(3D code data)
------------------------------------------------------------------------
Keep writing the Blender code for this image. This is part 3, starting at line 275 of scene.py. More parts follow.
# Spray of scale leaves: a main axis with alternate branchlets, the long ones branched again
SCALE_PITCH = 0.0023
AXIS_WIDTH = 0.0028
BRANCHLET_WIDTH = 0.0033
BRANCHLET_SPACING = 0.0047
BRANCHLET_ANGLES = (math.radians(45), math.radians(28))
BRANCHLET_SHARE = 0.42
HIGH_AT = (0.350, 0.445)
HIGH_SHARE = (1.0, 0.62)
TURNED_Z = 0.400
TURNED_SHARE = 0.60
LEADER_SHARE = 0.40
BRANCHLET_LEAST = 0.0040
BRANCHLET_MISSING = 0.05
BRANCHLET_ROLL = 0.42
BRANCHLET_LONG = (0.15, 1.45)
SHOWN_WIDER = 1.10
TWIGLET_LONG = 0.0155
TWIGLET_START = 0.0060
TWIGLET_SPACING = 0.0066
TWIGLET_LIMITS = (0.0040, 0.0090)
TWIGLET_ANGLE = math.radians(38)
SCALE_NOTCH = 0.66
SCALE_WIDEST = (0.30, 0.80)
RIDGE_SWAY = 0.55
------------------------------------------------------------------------
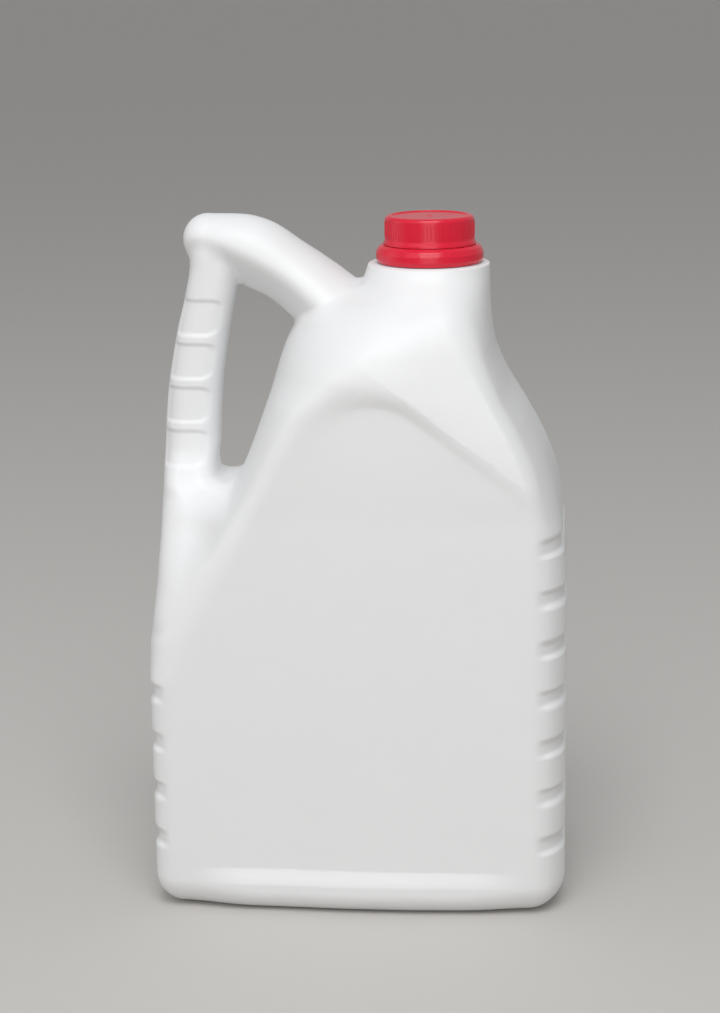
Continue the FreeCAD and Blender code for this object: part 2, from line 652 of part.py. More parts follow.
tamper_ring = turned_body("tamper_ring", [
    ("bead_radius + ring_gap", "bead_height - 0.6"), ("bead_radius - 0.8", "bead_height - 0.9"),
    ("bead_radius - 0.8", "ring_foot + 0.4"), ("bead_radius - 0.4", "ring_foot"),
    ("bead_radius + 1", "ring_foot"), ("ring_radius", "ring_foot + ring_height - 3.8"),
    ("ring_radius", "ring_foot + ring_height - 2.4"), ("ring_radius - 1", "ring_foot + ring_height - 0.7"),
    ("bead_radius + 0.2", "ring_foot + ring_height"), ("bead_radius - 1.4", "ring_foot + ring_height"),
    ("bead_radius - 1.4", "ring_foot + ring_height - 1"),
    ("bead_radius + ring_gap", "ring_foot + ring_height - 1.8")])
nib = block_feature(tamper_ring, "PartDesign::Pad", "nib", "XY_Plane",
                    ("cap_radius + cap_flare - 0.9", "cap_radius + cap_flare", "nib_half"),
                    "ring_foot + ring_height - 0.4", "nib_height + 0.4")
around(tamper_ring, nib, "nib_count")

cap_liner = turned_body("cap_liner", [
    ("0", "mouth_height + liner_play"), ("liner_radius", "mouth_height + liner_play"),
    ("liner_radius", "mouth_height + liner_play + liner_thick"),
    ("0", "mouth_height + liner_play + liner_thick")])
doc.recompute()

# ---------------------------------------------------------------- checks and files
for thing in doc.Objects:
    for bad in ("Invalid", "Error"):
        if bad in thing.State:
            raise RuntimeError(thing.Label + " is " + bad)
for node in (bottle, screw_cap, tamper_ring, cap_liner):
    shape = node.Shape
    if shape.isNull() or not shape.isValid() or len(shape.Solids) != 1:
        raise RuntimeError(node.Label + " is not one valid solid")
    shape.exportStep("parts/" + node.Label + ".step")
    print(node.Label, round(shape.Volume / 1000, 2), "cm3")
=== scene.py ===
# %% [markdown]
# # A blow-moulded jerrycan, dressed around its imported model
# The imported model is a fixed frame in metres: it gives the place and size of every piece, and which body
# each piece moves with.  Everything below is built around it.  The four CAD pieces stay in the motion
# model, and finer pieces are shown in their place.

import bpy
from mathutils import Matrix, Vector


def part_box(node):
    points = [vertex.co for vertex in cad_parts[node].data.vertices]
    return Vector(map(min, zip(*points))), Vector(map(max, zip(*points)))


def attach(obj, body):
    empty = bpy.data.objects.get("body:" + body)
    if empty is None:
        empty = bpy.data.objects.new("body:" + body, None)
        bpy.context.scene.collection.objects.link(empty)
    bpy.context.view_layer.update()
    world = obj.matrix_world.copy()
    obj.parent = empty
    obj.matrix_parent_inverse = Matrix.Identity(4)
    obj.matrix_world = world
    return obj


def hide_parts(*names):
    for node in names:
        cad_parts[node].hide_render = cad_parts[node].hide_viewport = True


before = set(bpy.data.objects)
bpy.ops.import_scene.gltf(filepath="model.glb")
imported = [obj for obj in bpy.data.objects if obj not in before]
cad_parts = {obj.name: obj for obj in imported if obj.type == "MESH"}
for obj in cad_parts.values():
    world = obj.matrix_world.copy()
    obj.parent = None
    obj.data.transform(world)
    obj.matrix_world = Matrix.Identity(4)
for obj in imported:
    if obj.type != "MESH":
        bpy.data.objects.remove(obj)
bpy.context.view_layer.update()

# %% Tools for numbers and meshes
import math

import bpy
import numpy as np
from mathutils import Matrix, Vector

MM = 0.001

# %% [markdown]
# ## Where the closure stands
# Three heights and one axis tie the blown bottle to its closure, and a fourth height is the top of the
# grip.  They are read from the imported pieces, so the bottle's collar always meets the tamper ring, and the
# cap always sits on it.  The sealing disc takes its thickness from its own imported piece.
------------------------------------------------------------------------
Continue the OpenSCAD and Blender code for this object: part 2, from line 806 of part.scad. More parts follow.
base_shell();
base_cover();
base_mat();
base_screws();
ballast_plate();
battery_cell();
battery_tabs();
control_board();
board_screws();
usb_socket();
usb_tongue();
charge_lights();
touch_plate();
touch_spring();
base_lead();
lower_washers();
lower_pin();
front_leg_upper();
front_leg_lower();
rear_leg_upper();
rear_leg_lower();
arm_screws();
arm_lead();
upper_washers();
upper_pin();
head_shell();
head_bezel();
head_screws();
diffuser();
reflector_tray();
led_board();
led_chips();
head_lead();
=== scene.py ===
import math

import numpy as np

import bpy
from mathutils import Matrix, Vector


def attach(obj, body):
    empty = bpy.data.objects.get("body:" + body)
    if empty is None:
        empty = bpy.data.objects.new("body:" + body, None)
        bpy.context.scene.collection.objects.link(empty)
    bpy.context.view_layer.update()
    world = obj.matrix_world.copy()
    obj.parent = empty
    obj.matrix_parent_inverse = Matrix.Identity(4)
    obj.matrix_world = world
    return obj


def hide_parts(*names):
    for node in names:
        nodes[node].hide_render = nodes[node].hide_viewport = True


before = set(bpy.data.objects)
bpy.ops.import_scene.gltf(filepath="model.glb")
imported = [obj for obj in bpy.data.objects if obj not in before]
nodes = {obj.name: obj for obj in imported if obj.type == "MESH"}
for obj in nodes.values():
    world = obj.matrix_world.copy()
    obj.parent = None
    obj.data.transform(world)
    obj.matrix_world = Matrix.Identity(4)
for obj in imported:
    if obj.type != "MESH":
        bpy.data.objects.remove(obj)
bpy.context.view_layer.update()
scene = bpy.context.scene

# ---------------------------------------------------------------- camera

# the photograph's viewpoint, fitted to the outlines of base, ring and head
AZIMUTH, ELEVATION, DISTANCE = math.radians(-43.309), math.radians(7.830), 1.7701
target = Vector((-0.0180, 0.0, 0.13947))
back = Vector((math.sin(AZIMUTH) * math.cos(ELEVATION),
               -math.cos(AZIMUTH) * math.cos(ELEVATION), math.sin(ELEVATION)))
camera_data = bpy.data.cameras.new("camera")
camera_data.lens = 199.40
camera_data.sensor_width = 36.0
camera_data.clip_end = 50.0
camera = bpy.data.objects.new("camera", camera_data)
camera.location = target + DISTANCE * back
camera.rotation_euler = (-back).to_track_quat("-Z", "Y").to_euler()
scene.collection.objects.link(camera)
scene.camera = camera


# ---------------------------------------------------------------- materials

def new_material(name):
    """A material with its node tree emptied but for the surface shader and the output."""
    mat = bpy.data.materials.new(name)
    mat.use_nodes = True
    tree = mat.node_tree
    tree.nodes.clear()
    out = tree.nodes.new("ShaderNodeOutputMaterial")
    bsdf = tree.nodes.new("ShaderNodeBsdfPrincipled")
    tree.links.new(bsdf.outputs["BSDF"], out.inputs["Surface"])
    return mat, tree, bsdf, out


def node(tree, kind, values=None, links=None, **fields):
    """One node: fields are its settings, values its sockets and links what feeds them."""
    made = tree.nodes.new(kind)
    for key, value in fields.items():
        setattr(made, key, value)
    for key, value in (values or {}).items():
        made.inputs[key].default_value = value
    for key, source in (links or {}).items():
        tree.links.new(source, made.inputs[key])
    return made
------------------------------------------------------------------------
TASK BRIEF
Print, without alteration, the lines from the line with "Continue the FreeCAD" to the line with "doc.recompute()". Include both of them, and omit every other line.

WRITTEN RESPONSE
Continue the FreeCAD and Blender code for this object: part 2, from line 652 of part.py. More parts follow.
tamper_ring = turned_body("tamper_ring", [
    ("bead_radius + ring_gap", "bead_height - 0.6"), ("bead_radius - 0.8", "bead_height - 0.9"),
    ("bead_radius - 0.8", "ring_foot + 0.4"), ("bead_radius - 0.4", "ring_foot"),
    ("bead_radius + 1", "ring_foot"), ("ring_radius", "ring_foot + ring_height - 3.8"),
    ("ring_radius", "ring_foot + ring_height - 2.4"), ("ring_radius - 1", "ring_foot + ring_height - 0.7"),
    ("bead_radius + 0.2", "ring_foot + ring_height"), ("bead_radius - 1.4", "ring_foot + ring_height"),
    ("bead_radius - 1.4", "ring_foot + ring_height - 1"),
    ("bead_radius + ring_gap", "ring_foot + ring_height - 1.8")])
nib = block_feature(tamper_ring, "PartDesign::Pad", "nib", "XY_Plane",
                    ("cap_radius + cap_flare - 0.9", "cap_radius + cap_flare", "nib_half"),
                    "ring_foot + ring_height - 0.4", "nib_height + 0.4")
around(tamper_ring, nib, "nib_count")

cap_liner = turned_body("cap_liner", [
    ("0", "mouth_height + liner_play"), ("liner_radius", "mouth_height + liner_play"),
    ("liner_radius", "mouth_height + liner_play + liner_thick"),
    ("0", "mouth_height + liner_play + liner_thick")])
doc.recompute()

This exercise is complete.